I had a film professor declare that there has never been a great film made from a great book.
Spoken like someone who has never read The Princess Bride.
[eta: There's another one tickling the back of my mind. Something fairly recent where massive sweeping changes were made but both versions worked exquisitely for their respective media. Not LotR, though that would also qualify. Damn it, this is going to drive me crazy.]
Spoken like someone who has never read The Princess Bride.
In fairness, a very rare instance of a novel written by a great screenwriter, who then wrote the screenplay.
In fairness, a very rare instance of a novel written by a great screenwriter, who then wrote the screenplay.
No fairness applies. If you say it can't be done, then it can't be done.
No fairness applies. If you say it can't be done, then it can't be done.

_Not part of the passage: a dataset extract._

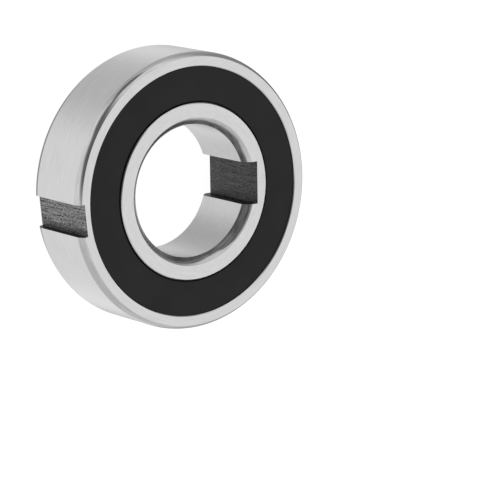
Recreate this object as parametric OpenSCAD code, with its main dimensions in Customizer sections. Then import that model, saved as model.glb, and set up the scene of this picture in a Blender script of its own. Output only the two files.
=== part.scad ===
// Sealed one-way clutch bearing: a row of balls carries the load, and a row of sprags locks one way.
// The axis is Z, z = 0 is mid-width, the front is +Z, and the keyway in the rim points to -X.
// Seen from the front, the inner ring runs free anticlockwise and locks clockwise.

/* [Rings] */
// Bore of the inner ring, for the shaft
bore_d = 25; // [24:0.5:26]
// Outside diameter of the outer ring, for the housing
outside_d = 52; // [51:0.5:56]
// Width across the faces of both rings
width = 15; // [14.8:0.1:18]
// How far the corners reach along the axis, on both rings
corner_len = 1.5; // [0.6:0.1:1.8]
// How far the bore's corners reach across the faces
bore_corner = 1.4; // [0.6:0.1:1.5]
// How far the rim's corners reach across the faces
rim_corner = 0.8; // [0.5:0.1:1.2]
// Angle at each end of a corner's quarter ellipse that grinding the faces, bore and rim took off
corner_cut = 18; // [5:1:30]
// Diameter of the inner ring's land, which the sprags slide on
inner_track_d = 34.4; // [34.2:0.1:34.6]
// Diameter of the outer ring's land, which the sprags wedge against
outer_track_d = 42.6; // [42.4:0.1:42.8]

/* [Keyways] */
// Width of the keyway in the bore
bore_key_w = 8; // [5:0.5:9]
// Depth of the keyway in the bore
bore_key_depth = 2; // [1:0.1:2.4]
// Width of the keyway in the rim
rim_key_w = 6; // [4:0.5:8]
// Depth of the keyway in the rim
rim_key_depth = 1.5; // [0.8:0.1:1.6]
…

I applied the fairness standard, and qualified it with "very rare." So, not-never, but hardly-ever.
But I really don't believe in that dictum. I just think it's easier to adapt a short story or novella to a film - it's a matter of narrative length really. You can make a great miniseries out of a novel (Fassbinder's Berlin Alexanderplatz). Or a great series of movies (cf., LotR).
I wonder what "great" means. For example, the 3rd Harry Potter book is one I liked as a novel, but the film version was FABULOUS. Incredibly evocative of the book. They left some things out, but kept all of the right elements in.
If all the adaptations of the HP books had been that good, I would not be complaining (esp with book 6, how dreadful).
To Kill a Mockingbird--great book, great film.
When this professor made that statement LOTR movies were far in the future. I'm not sure about Princess Bride. I'm pretty sure it had been released.
I'd like to think he made the statement to generate discussion in the class but I don't really remember that happening. Although I do remember rolling my eyes at him.
I wonder what "great" means.
Well, the professor in question used Gone with the Wind as his primary example so...(which, granted, it is a pretty bad book, in my opinion, but I don't think it's that great of a movie either)
More Hunger Games casting:
- District 1 tributes: Jack Quaid and Leven Rambin
- Effie: Elizabeth Banks
You can make a great miniseries out of a novel (Fassbinder's Berlin Alexanderplatz).
That's next up in my queue!
Uhm, after I tackle Under the Cherry Moon and Lost in La Mancha.
To Kill a Mockingbird--great book, great film.
See! it would have been so easy to shoot him down but I really don't remember anyone bringing that up. It was over 20 years ago, though, and I don't have the best memory in the world.